In our culture, a man could drink, smoke and do all of the impermissible things under the sun and his mother (for the sake of embodying my point, of course fathers do this too) may not say a word to him. She may even go above not condemning him and would even full on accept his lifestyle. That’s between the mother, the son and God. No one has a right to speak about them. The problem is, however, is when the mother accepts her son’s lifestyle, but holds her daughters, or the daughters of others to account.

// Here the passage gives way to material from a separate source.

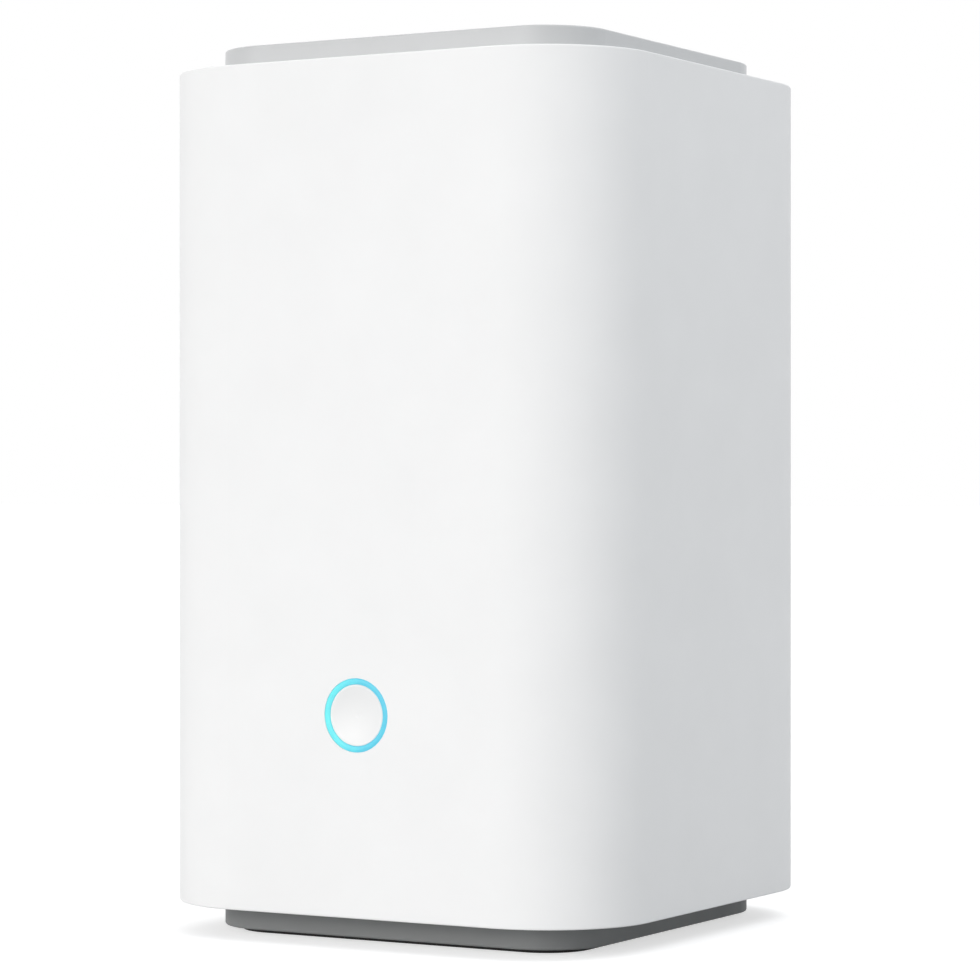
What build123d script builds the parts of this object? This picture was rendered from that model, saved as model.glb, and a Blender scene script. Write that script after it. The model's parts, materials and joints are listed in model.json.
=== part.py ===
from build123d import *
import math
import os

# Security camera base station: a square white tower on a dark plinth, with a lit push button in
# front and its ports low in the back. Millimetres. X runs right as seen from the front, Y runs to
# the back and Z up. The origin is on the standing surface, under the middle of the tower.

# Outer form
body_side = 96.0
body_corner_r = 20.5
body_h = 154.0
trim_inset = 8.5
cap_proud = 4.5
plinth_h = 4.6
foot_proud = 0.9
foot_inset = 3.25

# Walls, edges and clearances shared by the mouldings
wall = 2.2
trim_wall = 2.0
cap_top_t = 1.8
sleeve_top_edge_r = 0.3
sleeve_mouth_edge_r = 0.3
cap_edge_r = 0.4
plinth_edge_r = 0.4
foot_edge_r = 0.3
mould_gap = 0.15
slide_gap = 0.06
seat_gap = 0.05
overrun = 1.0

# Screws: the larger for the housing, the smaller for small boards and the speaker
screw_r = 1.45
screw_head_r = 2.75
screw_head_h = 1.8
small_screw_r = 0.95
small_screw_head_r = 1.9
small_screw_head_h = 1.3
screw_edge = 0.4
boss_wall = 1.75

# Levels and faces that follow from the outer form
inner_side = body_side - 2 * wall
inner_r = body_corner_r - wall
trim_side = body_side - 2 * trim_inset
trim_r = body_corner_r - trim_inset
foot_side = trim_side - 2 * foot_inset
foot_r = trim_r - foot_inset
front_y = -body_side / 2
back_y = body_side / 2
front_in_y = front_y + wall
back_in_y = back_y - wall
plinth_z = foot_proud
sleeve_z = plinth_z + plinth_h
sleeve_top_z = sleeve_z + body_h
roof_z = sleeve_top_z - wall
total_h = sleeve_top_z + cap_proud

# Plinth: a tray with a plate that fills the sleeve's mouth
plate_sunk = 0.6
plate_t = 2.4
plate_gap = 0.25
floor_t = 2.2
foot_sunk = 0.5
plinth_rib_t = 1.4
plinth_rib_pitch = 18.0
vent_w = 2.6
vent_l = 6.4
vent_pitch = 8.8
vents_per_side = 5
plate_z = sleeve_z + plate_sunk
plate_top_z = plate_z + plate_t
floor_z = plinth_z + floor_t
foot_top_z = plinth_z + foot_sunk
plate_side = inner_side - 2 * plate_gap
plate_r = inner_r - plate_gap

# Cap clips
clip_in = 5.5
clip_w = 8.0
clip_t = 1.6
clip_barb = 0.9
clip_barb_h = 1.2
clip_flex = 1.2
clip_x = trim_side / 2 - clip_in

# Main board, lying across the tower above the plinth
board_lift = 6.5
board_t = 1.6
board_front_gap = 9.8
board_side_gap = 1.8
board_edge_gap = 0.3
board_tab_l = 9.5
board_tab_side_gap = 1.8
board_corner_r = 3.0
board_hole_in = 3.4
board_front_hole_in = 6.0
board_back_hole_in = 6.4
standoff_wall = 1.6
board_z = plate_top_z + board_lift
board_top_z = board_z + board_t

# Sockets on the main board's back edge, in standard sizes
lan_w = 16.0
lan_h = 13.5
lan_l = 21.0
lan_shield_t = 0.25
plug_w = 11.9
plug_h = 6.9
plug_l = 14.5
plug_lift = 4.1
latch_w = 6.4
latch_h = 1.6
latch_tip_w = 3.4
latch_tip_h = 1.3
lamp_w = 2.8
lamp_h = 2.2
lamp_l = 9.0
lamp_lift = 0.9
lamp_in = 0.7
contact_count = 8
contact_pitch = 1.02
contact_w = 0.5
contact_t = 0.3
contact_front = 2.6
contact_flat = 2.4
contact_l = 9.6
contact_drop = 1.7
usb_w = 13.3
usb_h = 5.8
usb_l = 14.5
usb_sheet_t = 0.3
usb_block_l = 4.4
usb_tongue_w = 11.1
usb_tongue_t = 1.84
usb_tongue_l = 8.6
usb_tongue_drop = 0.9
dc_w = 9.0
dc_h = 11.0
dc_l = 11.5
dc_nose_r = 4.0
dc_bore_r = 3.15
dc_bore_l = 9.5
dc_axis_lift = 6.5
dc_pin_r = 1.05
dc_pin_root_r = 1.6
dc_pin_short = 1.0
port_gap = 2.2
port_sunk = 0.5

# Isolating transformer behind the network socket
transformer_l = 8.0
transformer_h = 4.0
transformer_gap = 1.5

# Port bay: an opening in the sleeve's back, open at its lower rim, and the panel that fills it
bay_margin = 1.8
bay_head = 2.4
bay_corner_r = 3.0
panel_sunk = 1.2
panel_flange_t = 1.85
panel_lap = 2.2
panel_tenon_w = 4.0
panel_tenon_t = 1.0
panel_tenon_l = 1.5
panel_tenon_in = 5.0
bay_w = dc_w + usb_w + lan_w + 2 * port_gap + 2 * bay_margin
bay_top_z = board_top_z + lan_h + bay_head
panel_face_y = back_y - panel_sunk
panel_lap_y = back_in_y - mould_gap
panel_in_y = panel_lap_y - panel_flange_t
panel_top_z = bay_top_z + panel_lap
port_face_y = panel_face_y - port_sunk
dc_x = -bay_w / 2 + bay_margin + dc_w / 2
usb_x = dc_x + dc_w / 2 + port_gap + usb_w / 2
lan_x = usb_x + usb_w / 2 + port_gap + lan_w / 2
dc_z = board_top_z + dc_axis_lift
plug_z = board_top_z + plug_lift
board_back_y = panel_in_y - board_edge_gap
board_front_y = front_in_y + board_front_gap
board_shoulder_y = board_back_y - board_tab_l
lan_back_y = port_face_y - lan_l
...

She would not condemn her son for having a girlfriend, or for drinking, but would condemn his girlfriend for being a girlfriend and would condemn a girl who drinks with her son. It doesn’t stop there. Usually, when this particular type of mother or auntie possess such attitudes, it’s as a result of an inferiority complex, which means her judging, double standards and hypocrisy know no limits.

She could speak to the mothers of girls who have done nothing wrong and belittle them and their parenting. She could make innocent girls or women feel disgusted by themselves, for no reason at all. How? By creating a bubble of her own scattered norms, which are derivative from her own double standards and facilitated by structural misogyny.

These attitudes must be directly resisted. We must make a conscious effort to unlearn the culture of shame that society has forced us to internalise. We must trust our own judgement and moral outlook. This doesn’t necessarily mean fighting every auntie that speaks ill of us. That gets tiring. The battle is an internal one that focuses on self love, self trust and the dismissal of nonsense. She is wrong, not you. She is wrong for talking about you, twisting your innocent actions or dwelling on your mistakes. We must refract, not reflect on the negativity of others.

Maybe at times you would want to, or even need to get into confrontations. When you feel it is right, don’t shy away. For the most part, rather than fighting everyone head on, simply ignore them. Do what you want and follow your own moral compass. Ignore and isolate those who shame you, even if it is almost everyone in your community. Don’t feel the need to justify your actions, or to impress them. Be yourself and don’t allow yourself to be a victim of the insecurity and hypocrisy of others. Only when you stop caring is when you find true contentment and peace and is when you’re secure enough to only allow those who truly wish you well and accept you for who you are to be a part of your life.